The Refugee Tales project requires visibility in order to have a chance of being successful. Indeed, this itself is part of the project’s goal: ending indefinite immigration detention by raising public awareness about the issue. The refugees that the project concerns are often invisible or mistrusted. They’re out of the way, either locked up in detention centers or already deported to the countries they tried to flee. Those who are seen are mistrusted:

Someone who dared to sit and look at him for longer than most looks had been.

Spoke to ask not where he’s from, why he’s here, but how he is, who he is?

Jim was the first.

The first one to show this young boy that he cared (“The Deportee’s Tale” 102)

The project’s approach of having established authors retell other people’s stories becomes not just a practical decision to keep refugees safe, but also a decision that helps achieve the project’s goal.
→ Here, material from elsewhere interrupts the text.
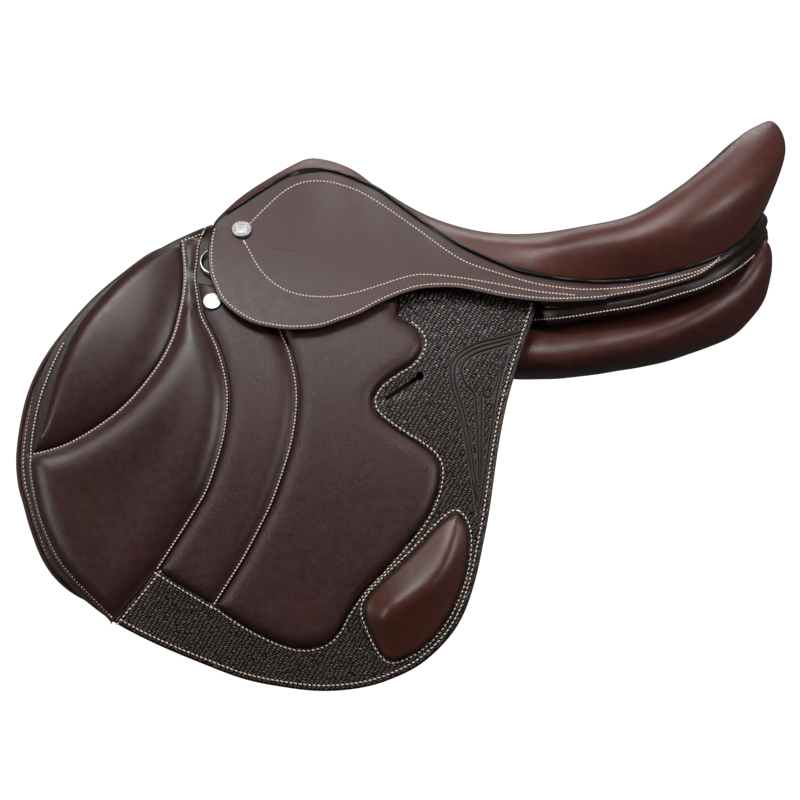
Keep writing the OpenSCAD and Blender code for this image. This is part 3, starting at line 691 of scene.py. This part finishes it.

Granting a voice to the people most affected by the issue of indefinite detention won’t impact the issue if nobody hears that voice. Therefore, by leveraging the status of established authors, the project and its book are able to gain credibility and potentially appeal to a wider audience.

In The Canterbury Tales, Saving Fish From Drowning, and Refugee Tales, a minority’s ability to act freely is determined by their ability to communicate. In Saving Fish From Drowning, the Karen tribe only has agency when they take advantage of an opportunity to communicate with the outside world. This connection between communication and agency is similar to that found in many of the women in The Canterbury Tales. The refugees in Refugee Tales also have a similar lack of agency. The Refugee Tales project uses aspects of Chaucer’s work in order to give these refugees agency via an outlet for communication. Despite taking entirely different approaches to adapting The Canterbury Tales, Saving Fish From Drowning and Refugee Tales both incorporate some of the same fundamental aspects of Chaucer’s work.

Works Cited

Chaucer, Geoffrey, and Jill Mann. The Canterbury Tales. London: Penguin, 2005. Print.

Tan, Amy. Saving Fish From Drowning. New York: Ballantine, 2006. Print.

Herd, David, and Anna Pincus. Refugee Tales. 2016. Print.